Moore depicts those stresses with weary fortitude in “The Glorias,” in which the four versions of Gloria eventually intersect, representing not just the serial selves we all contain, but the healing power of integrating and, when necessary, forgiving them. Watching her struggle on screen, and looking back at the naive, self-absorbed version of me in my Ms. days, I see a young woman incapable of properly supporting someone who deserved a stronger protector.
“That’s such a lovely thing to say,” Gloria says when I tell her I wish I could have taken better care of her. “I really appreciate that. As I say at the end of [“My Life on the Road,” the 2015 autobiography from which “The Glorias” is adapted], even birds have nests. It took me a while to realize that. I did come to the end of my ability to be flat-out traveling, active, on-the-road all the time and began to look for balance.”
In Gloria’s case, balance has also meant boundaries, which she has strengthened with the help of Soapbox, the feminist event-production company and lecture bureau founded by her onetime assistant and now-colleague Amy Richards. Together they keep “long lists of people who we can refer people to. That’s crucial because we want the requests to be met, but we want continuously new and different and diverse people to be introduced. So I hope and believe that we’ve become better at that. But I do, on my bulletin board at home, have a big sign that says ‘No is a complete sentence.’ ”
Inevitably, “The Glorias” entails moments of what Gloria likes to call “surrealism in everyday life.” Take, for example, the elastic nature of time: I’m now 10 years older than Gloria was when we celebrated her 50th birthday at the Waldorf-Astoria, where Bette Midler performed a raucously ribald set, at one point letting go of her balloon “breasts” and sending them straight toward Rosa Parks. (Even more surreally, that same party, which Gloria insisted be held as a fundraiser for Ms., is re-created in “The Glorias,” this time with Midler playing Bella Abzug.)
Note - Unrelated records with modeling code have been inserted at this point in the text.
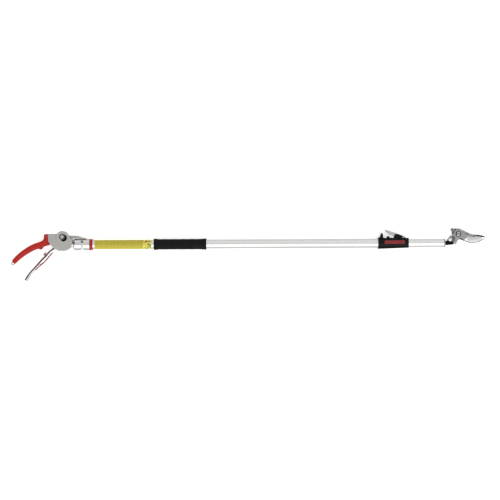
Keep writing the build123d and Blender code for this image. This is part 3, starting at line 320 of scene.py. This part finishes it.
# Each slot's finish, the factor on its recorded colour, and the finish's settings
ALL_WAYS = (900.0, 900.0, 900.0)
FINISHES = {
    "housing_cast": (cast_metal, 0.99, {"roughness": 0.40, "metallic": 0.45}),
    "latch_cast": (cast_metal, 0.85, {"roughness": 0.36, "metallic": 0.55}),
    "cam_silver": (cast_metal, 1.0, {"roughness": 0.38, "metallic": 0.7, "grain": 7000.0}),
    "head_cast": (cast_metal, 1.0, {"roughness": 0.38, "metallic": 0.85, "grain": 6500.0}),
    "plate_matte": (cast_metal, 1.0, {"roughness": 0.50, "metallic": 0.85, "grain": 12000.0}),
    "sleeve_polished": (brushed, 1.12, {"roughness": 0.22, "scale": (4200.0, 80.0, 80.0)}),
    "ring_aluminium": (brushed, 1.0, {"roughness": 0.34, "scale": (3800.0, 90.0, 90.0)}),
    "tang_steel": (brushed, 1.0, {"roughness": 0.35, "scale": (2600.0, 300.0, 300.0)}),
    "bright_steel": (brushed, 1.0, {"roughness": 0.24, "scale": (700.0, 2600.0, 700.0)}),
    "hook_steel": (brushed, 0.55, {"roughness": 0.30, "scale": (900.0, 3600.0, 900.0)}),
    "bolt_steel": (brushed, 1.25, {"roughness": 0.24, "scale": (2200.0, 500.0, 500.0)}),
    "blade_steel": (brushed, 0.9, {"roughness": 0.20, "scale": (600.0, 4200.0, 600.0)}),
    "zinc_steel": (brushed, 1.0, {"roughness": 0.32, "scale": ALL_WAYS}),
    "spring_steel": (brushed, 1.0, {"roughness": 0.28, "scale": ALL_WAYS}),
    "dark_steel": (brushed, 1.0, {"roughness": 0.42, "scale": ALL_WAYS, "metallic": 0.8}),
    "tube_aluminium": (drawn_tube, 1.0, {}),
    "lever_chrome": (chrome, 0.92, {"roughness": 0.12}),
    "grip_vinyl": (dipped_vinyl, 0.95, {}),
    "foam_black": (foam, 1.0, {}),
    "label_film": (label_film, 1.0, {}),
    "cord_braid": (braid, 1.0, {}),
    "pad_red": (moulded, 1.0, {"roughness": 0.40, "grain": 2600.0}),
    "catch_red": (moulded, 1.0, {"roughness": 0.38, "grain": 2600.0}),
    "collar_red": (moulded, 1.0, {"roughness": 0.33, "grain": 2200.0, "depth": 20 * MICRON}),
    "bush_nylon": (moulded, 1.0, {"roughness": 0.42, "grain": 1600.0, "depth": 30 * MICRON,
                                  "spread": 0.05}),
    "clamp_plastic": (moulded, 0.34, {"roughness": 0.40, "grain": 3600.0, "spread": 0.3,
                                      "gloss": 0.15}),
    "inlay_red": (moulded, 0.96, {"roughness": 0.50, "grain": 2400.0, "depth": 60 * MICRON,
                                  "spread": 0.18, "gloss": 0.08}),
    "shoe_rubber": (moulded, 1.0, {"roughness": 0.75, "grain": 1800.0, "depth": 100 * MICRON}),
    "strip_black": (moulded, 1.0, {"roughness": 0.60, "grain": 1800.0, "depth": 100 * MICRON}),
    "neck_plastic": (moulded, 0.6, {"roughness": 0.42, "gloss": 0.1}),
    "reel_plastic": (moulded, 1.0, {"roughness": 0.5, "gloss": 0.15}),
}
MATERIALS = {slot: finish(slot, tinted(COLOURS[slot], factor), **settings)
             for slot, (finish, factor, settings) in FINISHES.items()}


def dress_cad():
    """Put each carried-over CAD node in its slot's finish."""
    for name, node in NODES.items():
        node.data.materials.clear()
        node.data.materials.append(MATERIALS[SLOTS[name]])


# ---------------------------------------------------------------- pieces and meshes

def new_piece(name, mesh, body, slot, sharp=35.0):
    """Piece from a mesh, in its slot's finish, smooth but for its sharp edges.
    A piece that bends between two bodies rides on none."""
    mesh.validate()
    mesh.materials.clear()
    mesh.materials.append(MATERIALS[slot])
    for polygon in mesh.polygons:
        polygon.use_smooth = True
    mesh.set_sharp_from_angle(angle=radians(sharp))
    piece = bpy.data.objects.new(name, mesh)
    SCENE.collection.objects.link(piece)
    if body:
        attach(piece, body)
    return piece


def made_mesh(name, verts, faces):
    mesh = bpy.data.meshes.new(name)
    mesh.from_pydata([tuple(vert) for vert in verts], [], faces)
    return mesh


def lattice_faces(rows, columns):
    """Faces of a grid of points whose columns close into a ring."""
    faces = []
    for row in range(rows - 1):
        for column in range(columns):
            following = (column + 1) % columns
            faces.append((row * columns + column, row * columns + following,
                          (row + 1) * columns + following, (row + 1) * columns + column))
    return faces


def end_caps(rows, columns):
    """Faces that close the first and the last ring of such a grid."""
    return [tuple(reversed(range(columns))),
            tuple(range((rows - 1) * columns, rows * columns))]


def tube_mesh(name, points, radius):
    """Round wire along a list of points, with closed ends."""
    sides = 8
    verts = []
    up = Vector((0, 0, 1))
    for index, point in enumerate(points):
        before, after = points[max(index - 1, 0)], points[min(index + 1, len(points) - 1)]
        way = (after - before).normalized()
        side = up - way * up.dot(way)
        up = side.normalized() if side.length > 1e-4 else way.orthogonal().normalized()
        other = way.cross(up)
        for step in range(sides):
            angle = tau * step / sides
            verts.append(point + radius * (up * cos(angle) + other * sin(angle)))
    faces = lattice_faces(len(points), sides) + end_caps(len(points), sides)
    return made_mesh(name, verts, faces)


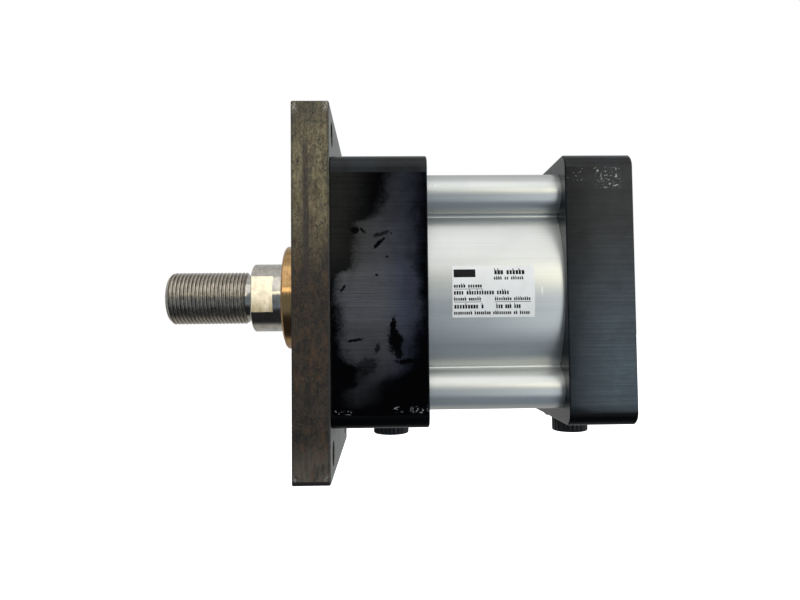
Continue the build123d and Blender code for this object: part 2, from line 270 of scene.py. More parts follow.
head_sheen_gaps = (
    (42.7, -21.1, 3.1, 5.2, 8.0, 1.0),
    (41.7, -15.7, 1.2, 4.6, -6.0, 1.0),
    (43.8, -25.8, 1.7, 2.6, 20.0, 0.9),
    (46.8, -29.3, 3.9, 1.0, 6.0, 1.0),
    (44.8, -26.6, 0.7, 1.0, 0.0, 0.8),
    (26.3, 25.1, 1.9, 1.4, 0.0, 0.95),
    (29.6, 24.8, 1.6, 0.6, -42.0, 0.9),
    (36.1, 19.4, 3.2, 0.8, 42.0, 1.0),
    (37.6, 23.4, 3.4, 0.8, 20.0, 0.7),
    (35.0, 23.0, 1.4, 0.5, 30.0, 0.8),
    (39.6, 13.8, 0.7, 0.5, 0.0, 0.85),
    (35.1, 6.3, 0.7, 0.5, 0.0, 0.9),
    (41.4, 23.6, 0.5, 0.4, 0.0, 0.8),
    (21.3, 0.8, 1.9, 0.6, 52.0, 0.95),
    (26.0, -20.5, 3.2, 0.7, 8.0, 0.95),
    (35.2, -24.0, 1.0, 2.2, -18.0, 0.75),
    (30.6, -31.2, 4.6, 3.2, 24.0, 0.62),
    (25.4, -39.0, 1.8, 1.0, 25.0, 0.85),
)
head_nicks = (
    (40.5, 46.0, -50.6, -47.3, 0.57),
    (48.0, 56.4, -50.8, -47.0, 0.565),
    (15.5, 26.0, -51.2, -48.8, 0.58),
)
cap_nicks = (
    (125.5, 138.5, 41.5, 51.2, 0.58),
    (113.5, 124.0, 44.5, 51.2, 0.63),
)


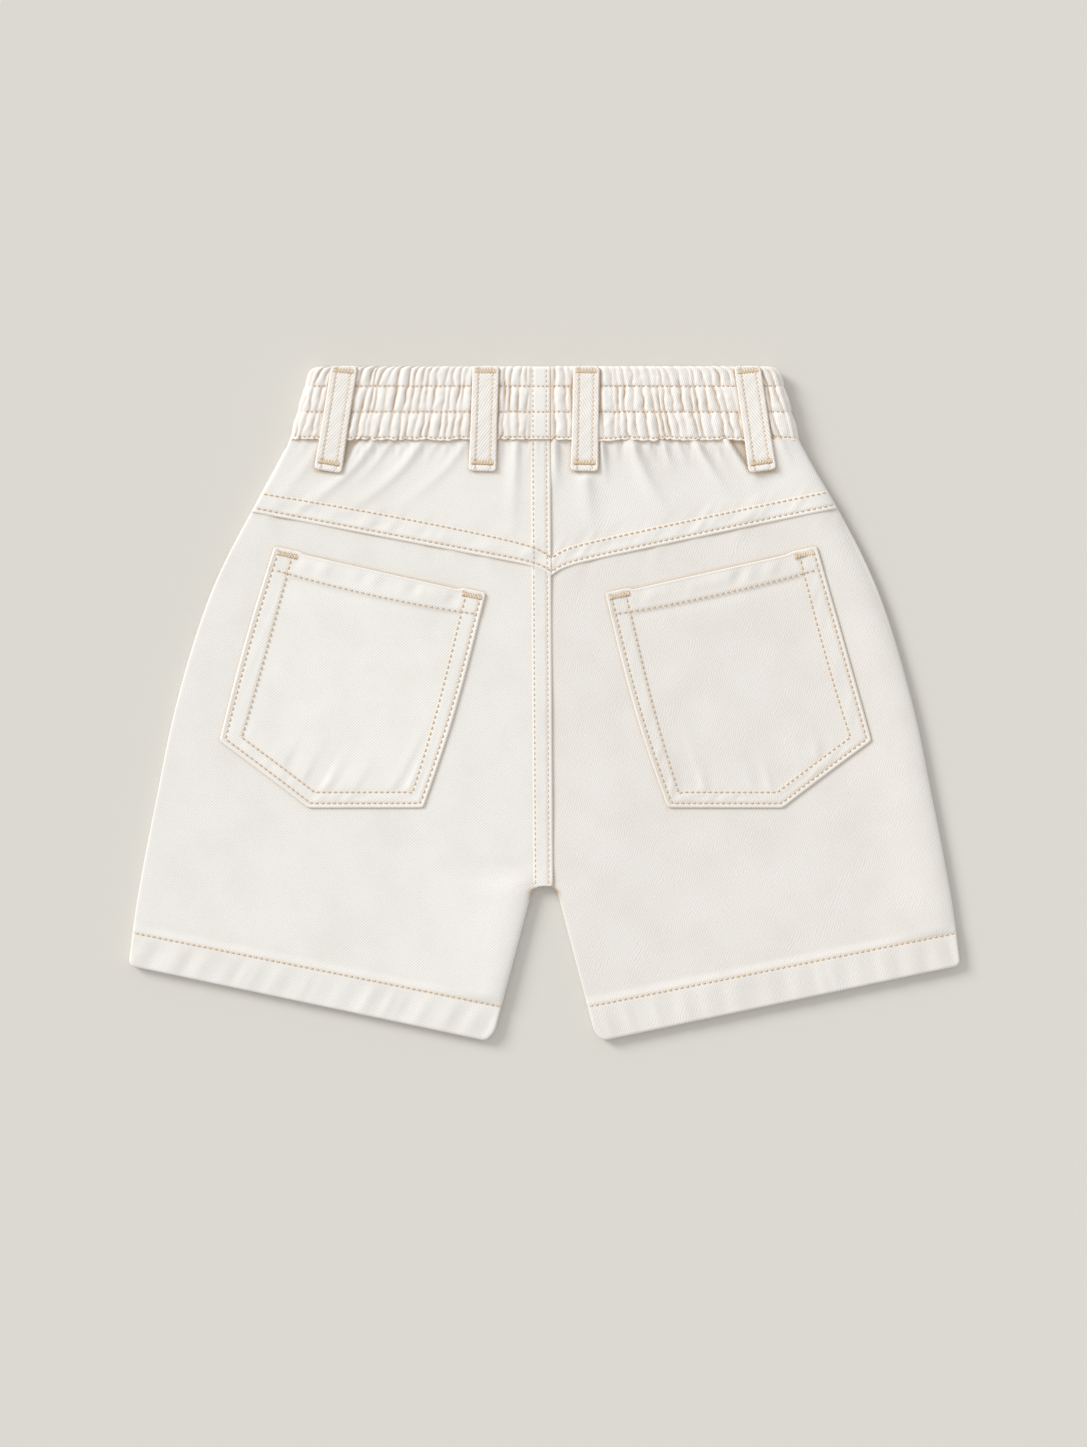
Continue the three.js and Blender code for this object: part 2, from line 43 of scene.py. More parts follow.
# Sizes shared with the solids
LENGTH = 303
CLOTH = 1.1
REST_HEIGHT, FOLD_HEIGHT, FOLD_REACH = 3.1, 4.4, 19
RADIUS = FOLD_HEIGHT / 2
FOLD_SQUARE = 0.5
WAIST_Y = LENGTH / 2
BAND_DEPTH = 33
BAND_Y = WAIST_Y - BAND_DEPTH
BAND_HEIGHT, BAND_WALL, BAND_CORNER = 6.6, 2.7, 4
BAND_LIFT, BAND_LIFT_REACH = 2.1, 48
SIDE_OUTLINE = np.array([
    (33, 114.8), (65, 131.9), (105, 150.6), (150, 165.3), (195, 174.9), (240, 183.4), (270, 187.4),
], float)  # distance below the waist edge, half the flat width
WAIST_HALF = 105.2
HEM_OUTER_Y, HEM_INNER_Y = WAIST_Y - 270.1, -LENGTH / 2
HEM_DEPTH, HEM_CLOTH, HEM_HEIGHT = 16, 2.0, 4.35
HEM_OUTER_CORNER, HEM_INNER_CORNER, HEM_INNER_CORNER_WIDTH = 3.6, 6.3, 4.4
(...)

The 1977 National Women’s Conference in Houston, where thousands of women gathered from around the country to produce a “plan of action” on a range of topics including credit reform, equal pay, lesbian rights and respect for homemakers, was ancient history to 23-year-old me, but just yesterday for Gloria and her co-organizers. The same was true of the heartbreaking defeat of the Equal Rights Amendment, which I had barely noted, much less internalized. When Gloria and I attended the 1984 Democratic National Convention, where Geraldine Ferraro became the first woman to be nominated by a major party for vice president, I blithely believed, like so many young women of my generation, that progress was constant, forward-moving and assured.
“I think we need to understand that there are economic powers that run counter to democratic person-by-person power,” Gloria says, explaining why it’s taken so much longer to transform social structures than hearts and minds. “And, also, that once we have a majority change in consciousness, which we have had, there comes a backlash. I fear that sometimes we have a victory and we relax, instead of understanding that the most dangerous time is after a victory. So, after eight years of Obama, the something like a third of the country that [still] believes in the old hierarchy [has been] in backlash.”
She sees a paradigm in fleeing domestic violence: “The most dangerous time for a woman is just at the time of escape,” she explains. “Because she’s escaping control. That’s when she’s most likely to be beaten or murdered. And, in a sense, the majority of the country is escaping control. So we’re at a time of maximum danger.”
On this day, at least for feminists mourning their most reliable champion on the Supreme Court, “maximum danger” might be an understatement. At one point, Gloria emphasizes that “we need to make sure” that Ginsburg’s dying wish to not be replaced until after the 2021 inauguration be honored. It’s only one week later that President Trump nominates Judge Amy Coney Barrett — who opposes Roe v. Wade and is expected to support rollbacks in anti-discrimination laws — to fill the seat.
At times like these, the world comes to Gloria for advice and comfort. But where does she turn? She mentions the “chosen family” she has found in the global women’s movement, as well as her more “immediate family” — a core group that includes former Ms. colleagues Suzanne Levine, Joanne Edgar and Robin Morgan, authors Alice Walker and Bell Hooks and the activist Dolores Huerta, among others.
“That’s crucial,” Gloria says of her inner circle. “Because they support you when you’re feeling down [and] they tell you when you’re f—ing up, which is really important. And it’s especially helpful if your immediate family is somewhat diverse, because we learn from difference, not sameness.”
Even Gloria’s closest friends may find they learn something new about her in “The Glorias.” For her part, she says, the scenes depicting her relationship with her mother, were the most revelatory “because it’s [about] what my mother could have done. And that’s true, I think, in a lot of our families. ‘What might have been’ is the saddest phrase.”
As she watched the film, she says, “I realized that I hadn’t dealt with the sadness about my mother. I realized that I needed to think more about really creating a home, because I could see the price of not having a nest. I did learn from it. And I probably will continue to learn from it. Don’t you learn from things you’ve written in the past?”
I tell her that I rarely reread my old articles. It’s too painful. All I see is what I did wrong or should have done differently.
Gloria listens, nodding sympathetically. And then, before signing off, she imparts one more piece of advice: “Wait a while.”